JOEL GARCIA: It's almost a natural for Miami and South Florida to be the Mecca of rums. It's always been the depot for the Caribbean.
PADGETT: Joel Garcia is the bar manager at Ortanique, a Caribbean restaurant in Coral Gables. He serves more than 80 fine rums. One of his favorites...
GARCIA: Pyrat from the British West Indies. You want to try something that will blow you away in a snifter?
PADGETT: Sales for premium rum still trail cognac and Scotch, but they're rising every year. And that's partly because rum carries a hipper cachet than the other spirits. That potential for capturing a younger demographic may help explain why spirits giant Bacardi finally released its own line of premium aged rums last year.
(SOUNDBITE OF POPPING)
SENIOR: It's already a big, dark, dried fruit rum.

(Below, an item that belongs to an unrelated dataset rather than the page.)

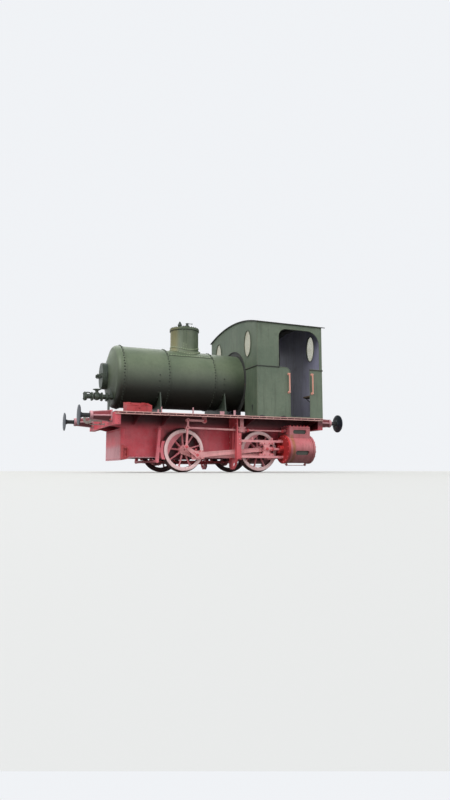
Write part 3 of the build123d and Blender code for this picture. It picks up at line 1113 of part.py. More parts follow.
# Fittings
def filling_pipe():
    """Charging pipe: bend from the front head, flanged valve, hose flange and lifting hoop."""
    z, y, r = FILLING_Z, FILLING_Y, FILLING_PIPE_RADIUS
    bend_x = VESSEL_FRONT_X + FILLING_BEND_REACH
    pipe = bar_x(bend_x, FILLING_END_X, y, z, r) + bar_z(bend_x, y, z, VESSEL_AXIS_Z - 250, r)
    pipe += Pos(bend_x, y, z) * Sphere(r)
    half, valve_half = FILLING_FLANGE_THICKNESS / 2, FILLING_VALVE_LENGTH / 2
    for x in (FILLING_END_X - half, FILLING_VALVE_X + valve_half, FILLING_VALVE_X - valve_half, bend_x + 120):
        pipe += bar_x(x - half, x + half, y, z, FILLING_FLANGE_RADIUS)
    pipe += Pos(FILLING_VALVE_X, y, z) * Sphere(FILLING_FLANGE_RADIUS - 12)
    pipe += bar_z(FILLING_VALVE_X, y, z, z + 128, 26) + bar_z(FILLING_VALVE_X, y, z + 116, z + 130, 44)
    hoop = Pos(FILLING_END_X - 62, z) * (Circle(86) - Circle(66))
    hoop &= Pos(FILLING_END_X - 62, z + 60) * Rectangle(200, 120)
    pipe += side_plate(hoop, y - 12, y + 12)
    pipe -= Pos(0, 0, VESSEL_AXIS_Z) * turned_x(vessel_profile(0.0))
    pipe -= bar_x(FILLING_END_X - 90, FILLING_END_X + 1, y, z, r - FILLING_PIPE_WALL)
    stay = block(BEAM_X - 96, BEAM_X - 72, y - 54, y + 54, DECK_TOP_Z, z - r + 10)
    return pipe + stay


def toolbox():
    """Long box on the left running board, with a sloping lid."""
    (y0, y1), (tall, low), z = TOOLBOX_Y, TOOLBOX_HEIGHTS, DECK_TOP_Z
    section = polygon([(y0, z), (y1, z), (y1, z + low), (y0, z + tall)])
    front = BEAM_X - TOOLBOX_SETBACK
    return cross_plate(section, front - TOOLBOX_LENGTH, front)


def board_lugs():
    """Small lugs along the running board's edge."""
    pieces = []
    for x, height, width in LUGS:
        lug = block(x - width / 2, x + width / 2, LUG_Y - 8, LUG_Y + 8, DECK_TOP_Z, DECK_TOP_Z + height)
        pieces.append(lug)
    return Compound(children=pieces)


def brake_gear():
    """Brake blocks ahead of each wheel on their hangers, with the cross beam below."""
    pieces = []
    y0 = TYRE_BACK_Y + 46
    y1 = y0 + BRAKE_SHOE_WIDTH
    lug_z = (BRAKE_SHOE_TOP_Z + BRAKE_SHOE_BOTTOM_Z) / 2
    lug_share = (BRAKE_PIVOT_Z - lug_z) / (BRAKE_PIVOT_Z - BRAKE_BEAM_Z)
    for axle_x in (FRONT_AXLE_X, REAR_AXLE_X):
        centre = Pos(axle_x, AXLE_Z)
        inside = TREAD_RADIUS + BRAKE_SHOE_GAP
        shoe_face = centre * Circle(inside + BRAKE_SHOE_THICKNESS) - centre * Circle(inside)
        shoe_face &= Pos(axle_x + TREAD_RADIUS, (BRAKE_SHOE_TOP_Z + BRAKE_SHOE_BOTTOM_Z) / 2) \
            * Rectangle(400, BRAKE_SHOE_TOP_Z - BRAKE_SHOE_BOTTOM_Z)
        top = (axle_x + BRAKE_PIVOT_AHEAD, BRAKE_PIVOT_Z)
        foot = (top[0] + BRAKE_FOOT_AHEAD, BRAKE_BEAM_Z)
        gear = bar_y(foot[0], -y1 - 10, y1 + 10, foot[1], BRAKE_BEAM_RADIUS)
        for side in SIDES.values():
            gear += side_plate(shoe_face, side * y0, side * y1)
            gear += block(axle_x + inside + BRAKE_SHOE_THICKNESS / 2, top[0] + lug_share * BRAKE_FOOT_AHEAD,
                          side * (y0 + 10), side * (y1 - 10), lug_z - BRAKE_LUG_HEIGHT / 2,
                          lug_z + BRAKE_LUG_HEIGHT / 2)
            gear += link_bar(top, foot, 54, 2 * BRAKE_FOOT_RADIUS - 4, side * y0, side * y1)
            gear += bar_y(top[0], side * FRAME_OUTER_Y, side * (y1 + 12), top[1], 30)
            gear += bar_y(foot[0], side * y0, side * y1, foot[1], BRAKE_FOOT_RADIUS)
        pieces.append(gear)
    return Compound(children=pieces)


def guard_brackets():
    """Pocketed brackets at the front corners of the side frames."""
    pieces = []
    for side in SIDES.values():
        y0, y1 = side * FRAME_OUTER_Y, side * (FRAME_OUTER_Y + GUARD_BRACKET_DEPTH)
        x1 = FRAME_FRONT_X - 10
        outline = polygon([(x1, FRAME_BOTTOM_Z - 30), (x1, 520), (x1 - 40, 520),
                           (x1 - GUARD_BRACKET_LENGTH, 450),
                           (x1 - GUARD_BRACKET_LENGTH, FRAME_BOTTOM_Z + 6), (x1 - 60, FRAME_BOTTOM_Z - 30)])
        pocket = Pos(x1 - GUARD_BRACKET_LENGTH / 2 - 6, 375) \
            * RectangleRounded(GUARD_BRACKET_LENGTH - 62, 150, 16)
        bracket = side_plate(outline, y0, y1) - side_plate(pocket, y1 + side, y0 + side * 12)
        pieces.append(bracket)
    return Compound(children=pieces)


# The model
def nodes():
    """Every node's name and solid."""
    out = {
        "frame_plates": frame_plates(), "frame_stretchers": frame_stretchers(), "horn_stays": horn_stays(),
        "axleboxes": axleboxes(), "springs": springs(),
        "front_buffer_beam": buffer_beam(1), "rear_buffer_beam": buffer_beam(-1),
        "deck": deck(), "deck_brackets": deck_brackets(),
        "buffer_cases": buffer_cases(), "buffer_plungers": buffer_plungers(),
        "draw_hooks": draw_hooks(),
        "storage_vessel": storage_vessel(), "vessel_saddles": saddles(), "manhole": manhole(),
        "steam_dome": steam_dome(), "dome_fittings": dome_fittings(),
        "cab_front_wall": cab_front_wall(), "cab_rear_wall": cab_rear_wall(),
        "cab_side_left": cab_side(1), "cab_side_right": cab_side(-1), "cab_roof": cab_roof(),
        "waist_beading": waist_beading(), "window_panes": window_panes(), "window_rims": window_rims(),
        "handrails": handrails(), "cab_controls": cab_controls(),
        "filling_pipe": filling_pipe(), "toolbox": toolbox(), "board_lugs": board_lugs(),
        "brake_gear": brake_gear(), "guard_brackets": guard_brackets(),
        "front_axle": axle(FRONT_AXLE_X), "rear_axle": axle(REAR_AXLE_X),
    }
    for name, side in SIDES.items():
        out[f"cylinder_{name}"] = cylinder(side)
        out[f"slide_bars_{name}"] = slide_bars(side)
        out[f"crosshead_{name}"] = crosshead(side)
        out[f"motion_plate_{name}"] = motion_plate(side)
        out[f"valve_motion_{name}"] = valve_motion(side)
        out[f"valve_hangers_{name}"] = valve_hangers(side)
        out[f"front_wheel_{name}"] = wheel(side, FRONT_AXLE_X, True)
        out[f"rear_wheel_{name}"] = wheel(side, REAR_AXLE_X, False)
        out[f"return_crank_{name}"] = return_crank(side)
        out[f"coupling_rod_{name}"] = coupling_rod(side)
        out[f"main_rod_{name}"] = main_rod(side)
        out[f"eccentric_rod_{name}"] = eccentric_rod(side)
    return out


os.makedirs("parts", exist_ok=True)
for node, shape in nodes().items():
    export_step(shape, f"parts/{node}.step")
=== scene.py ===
"""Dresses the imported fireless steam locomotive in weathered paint, rivets, bolts and fittings.

All lengths are metres in the locomotive's own frame: +X forwards, +Y to its left and +Z up, from the
middle between the buffers and level with the tips of the wheels' flanges. Solids that are right as
they are get a finish. The others are made anew, in the same places.
"""
import json
import logging
import math
from contextlib import contextmanager
from dataclasses import dataclass
from enum import Enum
from itertools import product
from typing import Iterable, Iterator, Sequence

import bmesh
import bpy
from bmesh import ops
from mathutils import Matrix, Vector

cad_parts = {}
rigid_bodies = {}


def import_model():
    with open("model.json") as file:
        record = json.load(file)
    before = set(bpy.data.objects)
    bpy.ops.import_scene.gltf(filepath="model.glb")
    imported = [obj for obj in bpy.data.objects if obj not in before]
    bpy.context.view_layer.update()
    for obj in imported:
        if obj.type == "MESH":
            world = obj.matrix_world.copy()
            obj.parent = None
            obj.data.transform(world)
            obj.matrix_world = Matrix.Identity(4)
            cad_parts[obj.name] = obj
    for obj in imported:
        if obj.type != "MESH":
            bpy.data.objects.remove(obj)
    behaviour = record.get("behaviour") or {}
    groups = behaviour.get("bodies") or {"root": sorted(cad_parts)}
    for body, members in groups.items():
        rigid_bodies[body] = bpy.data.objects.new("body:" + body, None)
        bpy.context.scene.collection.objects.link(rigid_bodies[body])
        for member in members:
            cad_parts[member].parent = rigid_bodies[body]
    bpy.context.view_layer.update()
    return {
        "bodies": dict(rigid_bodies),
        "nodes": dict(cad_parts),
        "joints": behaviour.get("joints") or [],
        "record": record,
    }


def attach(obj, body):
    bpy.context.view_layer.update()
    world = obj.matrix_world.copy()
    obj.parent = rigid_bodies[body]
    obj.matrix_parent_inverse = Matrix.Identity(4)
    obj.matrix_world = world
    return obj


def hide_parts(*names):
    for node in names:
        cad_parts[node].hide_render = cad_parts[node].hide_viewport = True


LOG = logging.getLogger("locomotive")
COATS: dict[str, bpy.types.Material] = {}        # every finished material by its name
Colour = tuple[float, float, float, float]
Point = tuple[float, float, float]
Pair = tuple[float, float]
Spot = Sequence[float]
Socket = bpy.types.NodeSocket

FRONT, REAR = (1, 0, 0), (-1, 0, 0)
LEFT, UP, DOWN = (0, 1, 0), (0, 0, 1), (0, 0, -1)
AXLES = {"front": 0.725, "rear": -0.895}     # where each axle is along X
AXLE_Z = 0.433           # height of the axles
CRANK = 204.8            # angle of the left crank pins, in degrees from +X towards +Z
QUARTER = 90.0           # how far the right ones are ahead
VESSEL_Z = 1.909         # height of the vessel's axis
FLOOR_Z = 1.105          # top of the deck


class Axis(Enum):
    """One of the frame's three directions."""

    X = 0
    Y = 1
    Z = 2

    def place(self, along: float, a: float, b: float) -> Vector:
        """Point at a distance along the axis and two across it, in the order of X, Y and Z."""
        return Vector([(along, a, b), (a, along, b), (a, b, along)][self.value])


class Side(Enum):
    """Left or right side of the locomotive, as the sign of Y."""

    LEFT = 1.0
    RIGHT = -1.0

    @property
    def word(self) -> str:
        """Name as the nodes use it."""
        return self.name.lower()

    @property
    def crank(self) -> float:
        """Angle of the crank pins, in degrees from +X towards +Z."""
        return CRANK if self is Side.LEFT else CRANK + QUARTER


def srgb(code: str) -> Colour:
    """Linear colour of a display colour.

    Args:
        code: Red, green and blue as six hexadecimal digits.

    Returns:
        Linear red, green and blue, and a full alpha.
    """
    shares = [int(code[i:i + 2], 16) / 255.0 for i in (0, 2, 4)]
    red, green, blue = (s / 12.92 if s <= 0.04045 else ((s + 0.055) / 1.055) ** 2.4 for s in shares)
    return red, green, blue, 1


def polar(radius: float, degrees: float) -> Pair:
    """Offset at an angle from the first of two axes towards the second."""
    return radius * math.cos(math.radians(degrees)), radius * math.sin(math.radians(degrees))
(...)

PADGETT: Spend a tasting session with the Burr family and you realize how rich and complex rum's character can be. There are hints of pineapple and vanilla, cola notes, balsamicky wood, all the flavors of the Caribbean and, for Robin, all the colors.
ROBIN BURR: This particular rum is very golden brown.
PADGETT: Lorena Vasquez of the Guatemalan distillery Zacapa points out that rum is a product of more than just sugar cane. The tropical soil, climate and faster barrel-aging processes also matter.
VASQUEZ: (Through Translator) To achieve those special aromas and flavors, we're as careful as cognac makers are.
PADGETT: Ironically, many argue rum's real renaissance started 152 years ago in Haiti. That's where French cognac maker Dupre Barbancourt emigrated and helped refine the way rum was made, hence one of Rob Burr Junior's favorite new bottles.
ROB BURR JUNIOR: This is a special anniversary of Rhum Barbancourt. This is actually closer to cognac.